Вытерев потные лица и улыбаясь, они протягивали загорелые руки, и Гордей, отвечая на крепкие рукопожатия, загадочно подмигивал.

— К вечеру на стану будьте, дело есть, — и бережно касался ладонью кожаной сумки.

И там, где он появлялся, казалось, сильнее стрекотали жнейки, точно маленькие буксиры, яростно работая колесами, пробиваясь через неутихающий золотой шторм, проворнее погоняли лошадей подростки, отвозившие снопы к скирдам, быстрее мелькали руки вязальщиц. И не успеешь оглянуться, как уже вырастают на светлой стерне пушистые папахи суслонов.

Лишь иная молодайка оторвется на миг, распрямит спину и грустным любовным взглядом проводит верхового: вот так бы и ее ненаглядный ладной солдатской выправки мужик мог проехать мимо и поймать ее истомленный зноем взгляд, мог бы проехать, если бы не остался лежать где-то в чужой земле… Вздохнет солдатка, сожмет покривившиеся губы, качнется к колосьям, и снова жаркая кровь прихлынет к ее лицу…

А Гордей ехал дальше и радовался.

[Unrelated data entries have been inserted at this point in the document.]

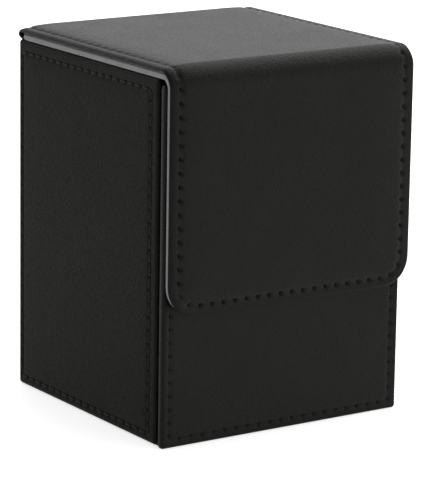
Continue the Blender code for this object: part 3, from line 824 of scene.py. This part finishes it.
def softbox(name, place, size, power):
    """A rectangular area light of some watts, aimed at the middle of the box."""
    data = bpy.data.lights.new(name, "AREA")
    data.shape = "RECTANGLE"
    data.size, data.size_y = size
    data.energy = power
    made = bpy.data.objects.new(name, data)
    bpy.context.scene.collection.objects.link(made)
    aim = Vector((0, 0, HEIGHT / 2)) - Vector(place)
    made.rotation_euler = aim.to_track_quat("-Z", "Y").to_euler()
    made.location = place


def sky():
    """White all round, dimmer to the left and high up."""
    world = bpy.data.worlds.new("white_studio")
    world.use_nodes = True
    tree = world.node_tree
    background = tree.nodes["Background"]
    background.inputs["Color"].default_value = (1, 1, 1, 1)
    direction = tree.nodes.new("ShaderNodeTexCoord").outputs["Generated"]
    split = tree.nodes.new("ShaderNodeSeparateXYZ")
    tree.links.new(direction, split.inputs[0])
    factors = []
    for axis, settings in (("X", SKY_ACROSS), ("Z", SKY_UPWARDS)):
        ramp = tree.nodes.new("ShaderNodeMapRange")
        ramp.interpolation_type = "SMOOTHSTEP"
        for socket, value in settings.items():
            ramp.inputs[socket].default_value = value
        tree.links.new(split.outputs[axis], ramp.inputs["Value"])
        factors.append(ramp.outputs["Result"])
    strength = tree.nodes.new("ShaderNodeMath")
    strength.operation = "MULTIPLY"
    tree.links.new(factors[0], strength.inputs[0])
    tree.links.new(factors[1], strength.inputs[1])
    tree.links.new(strength.outputs["Value"], background.inputs["Strength"])
    bpy.context.scene.world = world


def studio():
    """Sky, three softboxes and a white floor that glows a little, as behind a product photo."""
    sky()
    bpy.context.scene.view_settings.view_transform = "Standard"
    softbox("overhead_light", place=(0.65, 0.15, 0.95), size=(1.0, 0.8), power=4.0)
    softbox("strip_light", place=(-1.18, -0.2, 0.35), size=(0.2, 0.9), power=1.2)
    softbox("rim_light", place=(-0.54, 0.9, 0.55), size=(0.5, 0.3), power=3.0)
    bm = bmesh.new()
    bmesh.ops.create_grid(bm, x_segments=1, y_segments=1, size=FLOOR_HALF)
    floor = finish(bm, "floor")
    floor.location.z = CAD_LOW.z - FLOOR_GAP
    look = Nodes("white_sweep", 0.6, Base_Color=(0.92, 0.92, 0.92, 1), Specular_IOR_Level=0.2,
                 Emission_Color=(1, 1, 1, 1), Emission_Strength=FLOOR_GLOW)
    floor.data.materials.append(look.material)


camera()
studio()
tray()
front_panel()
bottom()
back_half()
front_half()
wrap_linings()
carried_nodes()
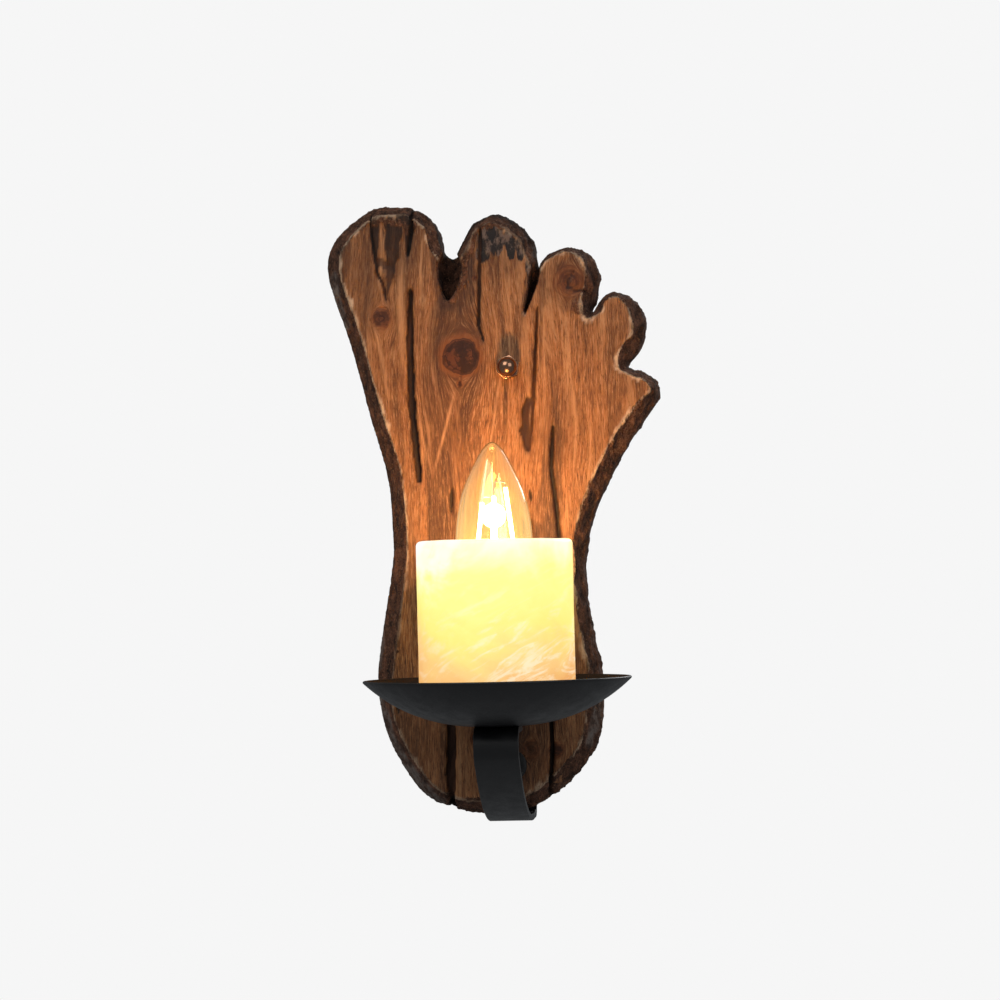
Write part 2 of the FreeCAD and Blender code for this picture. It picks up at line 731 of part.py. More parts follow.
def filament_top_wire(first, second):
    """A wire that rises from the top of one rod and comes down on the top of another."""
    start = filament_ends(first)[1]
    end = filament_ends(second)[1]
    high = max(start.z, end.z) + filament_wire_rise
    points = [start, Vector(start.x, start.y, high), Vector(end.x, end.y, high), end]
    return lead("top wire", points, [top_wire_bend, top_wire_bend], filament_wire_radius)


def bulb_cap():
    """The E14 shell: a thin cup, open at both ends, that the glass neck is cemented in."""
    low_z = bulb_bottom_z + bulb_contact_height + bulb_insulator_height
    return ring(bulb_cap_radius, bulb_cap_radius - bulb_cap_wall, low_z, cap_rim_z)


def cap_insulator():
    low_z = bulb_bottom_z + bulb_contact_height
    wide = bulb_cap_radius - bulb_cap_wall
    cone = Part.makeCone(bulb_contact_radius + bulb_contact_margin, wide, bulb_insulator_height,
                         lamp + up * low_z, up)
    plug_z = low_z + bulb_insulator_height
    plug_top_z = plug_z + bulb_insulator_plug
    return cone.fuse(rod(wide, lamp + up * plug_z, lamp + up * plug_top_z))


def cap_contact():
    end = lamp + up * (bulb_bottom_z + bulb_contact_height)
    return rod(bulb_contact_radius, lamp + up * bulb_bottom_z, end)


# ---------------------------------------------------------------- terminal block and leads
def block_low_z():
    return -block_height / 2


def block_back_y():
    """The face of the block that the leads' side shows, away from the pocket's floor."""
    return -pocket_depth + block_depth


def pole_places():
    return (-pole_spacing, 0.0, pole_spacing)


def pole_y():
    return -pocket_depth + block_depth / 2


def terminal_block():
    block = box((-block_width / 2, -pocket_depth, block_low_z()),
                (block_width / 2, block_back_y(), block_low_z() + block_height))
    for x in pole_places():
        block = block.cut(box((x - pole_width / 2, pole_y() - pole_depth / 2, -pole_height / 2),
                              (x + pole_width / 2, pole_y() + pole_depth / 2, pole_height / 2)))
        block = block.cut(rod(lead_radius, Vector(x, pole_y(), block_low_z() - over),
                              Vector(x, pole_y(), -block_low_z() + over)))
        for z in pole_screw_heights():
            block = block.cut(rod(block_screw_radius, Vector(x, pole_y(), z), Vector(x, over, z)))
    hole_x = block_screw_x()
    start = Vector(hole_x, -pocket_depth - over, 0)
    return block.cut(rod(block_screw_radius, start, Vector(hole_x, over, 0)))


def pole_screw_heights():
    return (-pole_height / 4, pole_height / 4)


def block_screw_x():
    return pole_spacing / 2


def pole_clamp(x):
    return box((x - pole_width / 2, pole_y() - pole_depth / 2, -pole_height / 2),
               (x + pole_width / 2, pole_y() + pole_depth / 2, pole_height / 2))


def pole_screw(x, z):
    """A clamp screw, its head just under the block's face."""
    return rod(block_screw_radius, Vector(x, pole_y() + pole_depth / 2, z),
               Vector(x, block_back_y() - pole_screw_sink, z))


def block_screw_tip():
    return Vector(block_screw_x(), -pocket_depth - block_screw_grip, 0)


def block_screw():
    head_y = block_back_y()
    shank = rod(block_screw_radius, block_screw_tip(), Vector(block_screw_x(), head_y, 0))
    head = rod(block_screw_head_radius, Vector(block_screw_x(), head_y, 0),
               Vector(block_screw_x(), head_y + block_screw_head, 0))
    return shank.fuse(head)


def supply_lead(name, x, pole):
    """From a lampholder terminal down the nipple, through the board and up to the block."""
    channel_x = lead_channel_x + x
    points = [Vector(x, lamp_y, terminal_z), Vector(x, lamp_y, lead_drop_z),
              Vector(x, lead_plane_y, lead_drop_z),
              Vector(channel_x, lead_plane_y, lead_drop_z + lead_jog),
              Vector(channel_x, lead_plane_y, lead_fan_low_z),
              Vector(pole, pole_y(), lead_fan_top_z), Vector(pole, pole_y(), -pole_height / 2)]
    return lead(name, points, [lead_bend, lead_turn_bend, lead_jog_bend, lead_fan_bend, lead_fan_bend])


def protective_lead():
    """From the earth tag to the block's middle pole, above the other two leads."""
    start_y = lamp_y + tag_radius + tag_neck
    start_z = tag_z + tag_thickness / 2
    low_z = lead_drop_z + earth_lift
    plane_y = lead_plane_y - earth_lift
    points = [Vector(0, start_y, start_z), Vector(0, start_y + earth_run, start_z),
              Vector(0, front_y - earth_run, low_z), Vector(0, plane_y, low_z),
              Vector(lead_channel_x, plane_y, lead_drop_z + lead_jog),
              Vector(lead_channel_x, plane_y, lead_fan_low_z), Vector(0, pole_y(), lead_fan_top_z),
              Vector(0, pole_y(), -pole_height / 2)]
    radii = [lead_bend, lead_bend, earth_turn_bend, lead_jog_bend, lead_fan_bend, lead_fan_bend]
    return lead("earth lead", points, radii)


def lead_grommet():
    """A rubber ring in the board's front face round the three leads."""
    face = Vector(0, front_y, lead_drop_z)
    bore_start = face - back * (grommet_flange + over) + up * grommet_bore_lift
    body = rod(grommet_radius, face, Vector(0, -lead_channel_depth, lead_drop_z))
    flange = rod(grommet_flange_radius, face - back * grommet_flange, face)
    bore = rod(grommet_bore_radius, bore_start, Vector(0, 0, bore_start.z))
    return body.fuse(flange).cut(bore)


# ---------------------------------------------------------------- write the nodes
os.makedirs("parts", exist_ok=True)
export("foot_board", foot_board())
export("wall_bracket", wall_bracket(), offset=0)
export("mounting_studs", *[mounting_stud(z) for z in stud_heights()], offset=0)
export("stud_locknuts", *[stud_locknut(z) for z in stud_heights()], offset=0)
export("dome_nuts", *[dome_nut(z) for z in stud_heights()], offset=0)
export("arm", arm())
export("arm_screws", *[arm_screw(x) for x in arm_screw_places()])
export("saucer", saucer())
export("threaded_nipple", ring(nipple_radius, nipple_bore_radius, nipple_bottom_z, nipple_top_z))
export("earth_tag", earth_tag())
washer_hole = nipple_radius + nipple_clearance
export("toothed_washer", ring(toothed_washer_radius, washer_hole, toothed_washer_z, tag_z))
export("nipple_locknut", nipple_nut())
export("seat_spacer", ring(spacer_radius, washer_hole, saucer_floor_z, cup_bottom_z))
export("candle_cup", candle_cup())
export("cup_washer", ring(cup_washer_radius, washer_hole, cup_floor_z, cup_washer_z))
export("holder_base", holder_base())
export("holder_body", holder_body())
export("holder_shell", holder_shell())
export("holder_contact", holder_contact())
export("holder_terminals", *[terminal(x) for x in lead_places()])
export("holder_screws", *[terminal_fixing(x) for x in lead_places()])
export("bulb_glass", bulb_glass())
export("bulb_stem", bulb_stem())
export("led_filaments", *[filament(place) for place in filament_rods])
export("filament_wires", *[filament_foot_wire(place) for place in filament_rods],
       filament_top_wire(filament_rods[0], filament_rods[3]),
       filament_top_wire(filament_rods[2], filament_rods[1]))
export("bulb_cap", bulb_cap())
export("cap_insulator", cap_insulator())
export("cap_contact", cap_contact())
export("live_lead", supply_lead("live lead", lead_spacing / 2, pole_spacing))
export("neutral_lead", supply_lead("neutral lead", -lead_spacing / 2, -pole_spacing))
export("earth_lead", protective_lead())
export("lead_grommet", lead_grommet())
export("terminal_block", terminal_block())
export("terminal_clamps", *[pole_clamp(x) for x in pole_places()])
export("terminal_screws", *[pole_screw(x, z) for x in pole_places() for z in pole_screw_heights()])
export("block_screw", block_screw())
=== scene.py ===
"""Wall lamp with a candle cup on an iron saucer, in front of a hewn board cut as a bare foot.

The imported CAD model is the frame: metres, the wall at y = 0, the front towards -Y, +Z up.
Sizes below are in millimetres and are turned into metres where a piece is made.
"""
import json
import math

import bmesh
import bpy
import numpy as np
from bpy.props import FloatProperty, FloatVectorProperty, IntProperty, PointerProperty
from mathutils import Matrix, Vector, kdtree, noise


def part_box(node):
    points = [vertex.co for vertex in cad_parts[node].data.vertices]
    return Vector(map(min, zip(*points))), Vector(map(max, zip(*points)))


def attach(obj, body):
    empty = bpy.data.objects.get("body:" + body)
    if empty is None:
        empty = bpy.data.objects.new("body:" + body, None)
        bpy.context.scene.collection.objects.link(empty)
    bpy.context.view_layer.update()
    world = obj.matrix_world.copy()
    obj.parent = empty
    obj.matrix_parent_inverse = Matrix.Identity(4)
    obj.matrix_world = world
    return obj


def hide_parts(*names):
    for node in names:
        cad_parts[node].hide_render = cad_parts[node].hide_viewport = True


bl_info = {
    "name": "Foot Board Wall Lamp",
    "version": (1, 0, 0),
    "blender": (4, 5, 0),
    "location": "View3D > Sidebar > Wall Lamp",
    "description": "Builds a wall lamp with a candle cup around its packed CAD frame",
    "category": "Object",
}

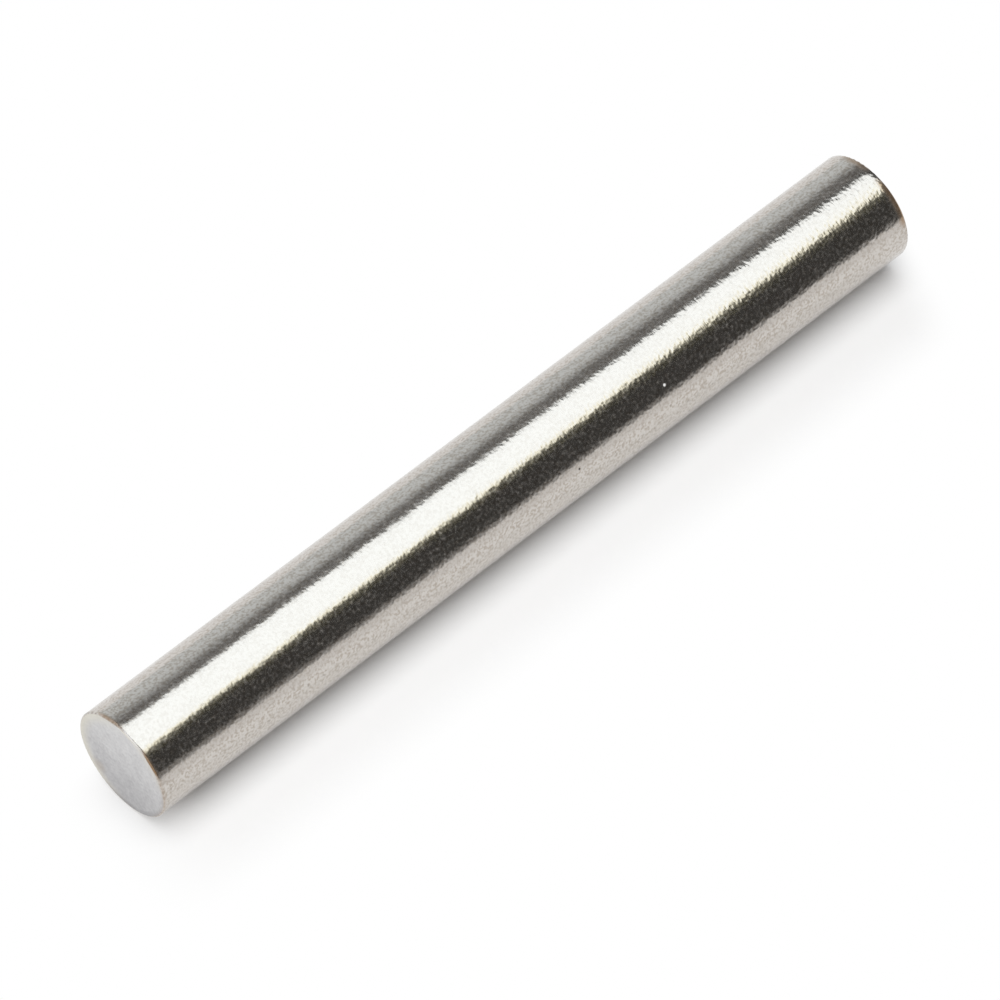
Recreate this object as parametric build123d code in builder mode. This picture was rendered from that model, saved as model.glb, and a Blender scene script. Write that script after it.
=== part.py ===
from build123d import *

import os

# A straight steel shaft, such as serves for an axle, a hinge pin or a dowel.
#
# It is one solid piece: a length cut from a ground bar, with both end faces flat and square to the axis.
# The rim of each face is broken with a small round, so that the shaft enters a bush or a bearing without
# scraping it.  There is no centre hole, groove or flat anywhere on it.
#
# The shaft stands on one end face.  The origin is the centre of that face and +Z runs up the axis.

# Driving dimensions, in millimetres
SHAFT_DIAMETER = 6.0  # over the ground outside
SHAFT_LENGTH = 50.0  # over both end faces
EDGE_BREAK = 0.10  # radius of the round on each rim

os.makedirs("parts", exist_ok=True)

# The ground bar, cut to length, and then the rims that the cuts leave sharp.
with BuildPart() as shaft:
    with BuildSketch(Plane.XY) as bar_section:
        Circle(radius=SHAFT_DIAMETER / 2)
    extrude(amount=SHAFT_LENGTH)
    rims = shaft.edges().filter_by(GeomType.CIRCLE)
    fillet(rims, radius=EDGE_BREAK)

shaft.part.label = "shaft"
export_step(shaft.part, "parts/shaft.step")
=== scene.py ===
import math

import bpy
from mathutils import Matrix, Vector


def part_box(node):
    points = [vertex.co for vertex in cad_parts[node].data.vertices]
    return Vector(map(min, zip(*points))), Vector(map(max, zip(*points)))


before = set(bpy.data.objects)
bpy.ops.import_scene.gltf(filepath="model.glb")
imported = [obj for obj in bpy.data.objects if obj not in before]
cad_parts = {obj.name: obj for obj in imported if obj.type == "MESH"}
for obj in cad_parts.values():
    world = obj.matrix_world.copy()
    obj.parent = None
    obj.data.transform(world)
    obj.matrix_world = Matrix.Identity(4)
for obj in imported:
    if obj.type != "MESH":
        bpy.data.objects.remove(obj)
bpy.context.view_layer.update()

# ---------------------------------------------------------------------------------------------------
# The shaft: one length of steel bar.  The grinding wheel has left a sandy grain on its outside, with
# fine marks that run round it.  The end faces are matt from the cut, and the rims have browned.

MM = 0.001
BRIGHT_STEEL = (0.605, 0.573, 0.537, 1.0)
STAINED_STEEL = (0.445, 0.402, 0.355, 1.0)
PAINTED_BAND_SHADE_STEEL = (0.46, 0.425, 0.39, 1.0)
PITTED_STEEL = (0.30, 0.27, 0.24, 1.0)
CUT_STEEL = (0.710, 0.705, 0.703, 1.0)
CUT_STEEL_DULL_AND_SHADED = (0.440, 0.433, 0.441, 1.0)
CUT_STEEL_PALE = (0.74, 0.71, 0.62, 1.0)
PAINTED_EDGE_SHADE = (0.33, 0.33, 0.34, 1.0)
SMUDGE = (0.42, 0.36, 0.30, 1.0)
GLINT_WHITE = (0.95, 0.95, 0.94, 1.0)
PIT_SHADE = (0.06, 0.055, 0.05, 1.0)
RIM_BROWN = (0.30, 0.185, 0.095, 1.0)
RIM_HIGHLIGHT = (0.86, 0.84, 0.81, 1.0)
GLINT_SIZE = 0.085 * MM
PIT_SHADE_SIZE = 0.065 * MM
GRIT_SIZE = 0.17 * MM
STAIN_SIZE = 0.15 * MM
CLOUD_SIZE = 0.9 * MM

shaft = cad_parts["shaft"]
foot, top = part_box("shaft")
shaft_radius = top.x
shaft_length = top.z - foot.z


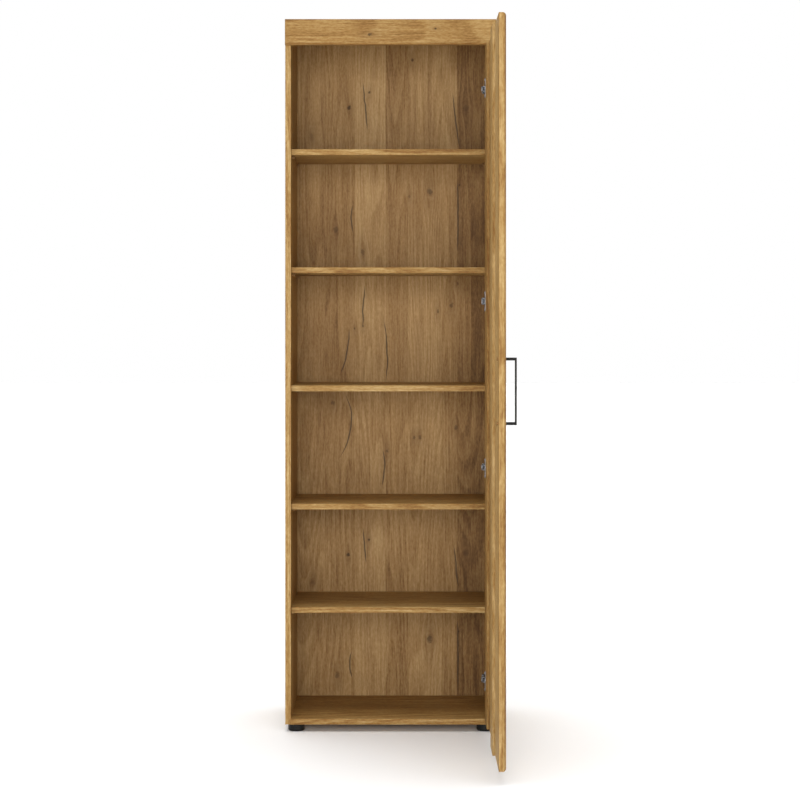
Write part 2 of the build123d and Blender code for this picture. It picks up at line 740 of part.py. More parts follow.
with BuildPart() as arm_screws:
    for z in hinge_heights:
        seat = facing(arm_web_x, arm_screw_y, z, (-1, 0, 0), (0, 1, 0))
        add_screw(seat, arm_screw_radius, half_opening - plate_rail - arm_web_x + arm_screw_bite,
                  arm_screw_head_radius, arm_screw_head_height)
save(arm_screws, "arm_screws")

with BuildPart() as cup_screws:
    for z in pairs(hinge_heights, cup_screw_spacing):
        seat = facing(inner_face_x - cup_flange, hinge_screw_y, z, (-1, 0, 0), (0, 1, 0))
        add_screw(seat, cup_screw_radius - fit_play, cup_flange + cup_screw_length - end_play,
                  cup_screw_head_radius, cup_screw_head_height)
save(cup_screws, "cup_screws")

# ---- hinge pins: upright, through the arms' noses and across the cups ----
pin_sets = (
    ("arm_pins", arm_pivot_x, arm_pivot_y, arm_pin_half_length),
    ("cup_pins", open_pin_x, open_pin_y, cup_pin_half_length),
)
for name, x, y, half_length in pin_sets:
    with BuildPart() as hinge_pins:
        for z in hinge_heights:
            low_end = facing(x, y, z - half_length, (0, 0, 1), (1, 0, 0))
            add_post(low_end, hinge_pin_radius, 2 * half_length)
    save(hinge_pins, name)
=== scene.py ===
# A tall pantry cabinet with its door open: oak-effect boards, a rustic oak-effect back, a black handle,
# black feet and plated hinges. Lengths are metres. X runs from the cabinet's left side to its right, Y
# from its front to its back, and Z up. The script gives the CAD nodes their materials, and adds a floor,
# the light and the camera.
import math

import bpy
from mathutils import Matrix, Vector


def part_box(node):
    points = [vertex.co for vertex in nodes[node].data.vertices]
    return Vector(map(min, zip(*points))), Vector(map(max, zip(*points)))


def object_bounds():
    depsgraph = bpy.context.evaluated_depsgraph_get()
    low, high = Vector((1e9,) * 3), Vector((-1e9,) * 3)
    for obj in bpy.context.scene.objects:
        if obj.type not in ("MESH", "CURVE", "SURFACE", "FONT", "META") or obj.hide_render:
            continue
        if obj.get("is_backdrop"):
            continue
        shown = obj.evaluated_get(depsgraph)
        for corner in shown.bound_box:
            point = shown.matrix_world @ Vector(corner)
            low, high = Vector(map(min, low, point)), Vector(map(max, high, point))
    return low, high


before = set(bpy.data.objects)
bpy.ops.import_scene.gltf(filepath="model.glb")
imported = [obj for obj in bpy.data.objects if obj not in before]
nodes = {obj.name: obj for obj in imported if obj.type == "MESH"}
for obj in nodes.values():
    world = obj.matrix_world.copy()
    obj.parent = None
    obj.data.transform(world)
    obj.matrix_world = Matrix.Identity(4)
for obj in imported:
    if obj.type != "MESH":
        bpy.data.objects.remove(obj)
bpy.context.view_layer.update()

# ---------------------------------------------------------------- places, read from the frame
carcass_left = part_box("side_left")[0].x
carcass_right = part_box("side_right")[1].x
carcass_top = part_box("side_left")[1].z

# ---------------------------------------------------------------- shader helpers
# the sockets of a Mix node that blends colours
MIX_FACTOR, MIX_FIRST, MIX_SECOND = 0, 6, 7
MIX_RESULT = 2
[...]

Все сегодня виделось как-то иначе. Не письмо ли было тому причиной?

У другой полосы он увидел неторопливо, но ровно шагавших с крюками косарей. Они двигались навстречу лобогрейкам, беспоясые, темные от загара, с непокрытыми головами.

Ветер надувал пузырем рубаху у гибкого, плечистого Матвея Русанова, шевелил серебристую бороду Терентия Васильцова — крепкая наша сибирская порода! — задирал и без того ершистые волосы Вани Яркина.

Шеренга косарей покачивалась зеленоватым плетнем — такое было засилье в ней фронтовых гимнастерок, — и, хотя косарей разделяли порядочные прогоны, издали казалось, что они почти касаются друг друга плечами.

«Ах, дьяволы, как браво идут! Ровно на параде выступают!» — подумал Гордей и, подъехав сзади, гаркнул на все поле:

— Здорово, мо-лод-цы!

Ему ответили разноголосо, невпопад:

— Здравствуйте, товарищ гвардии старшина!..

— Ну, то-то!

Все, как один, они обернулись к нему. Мерно поднимались от глубокого дыхания их груди, блестели обветренные лица и разморенные зноем глаза.

— Аж завидки берут, красиво робите! — слезая с коня, сказал Гордей.

Косари окружили его. Он вынул кисет, к которому сразу потянулись десятки рук, чуть дрожащих от напряжения. Запахло терпким дымком, крепким мужским потом.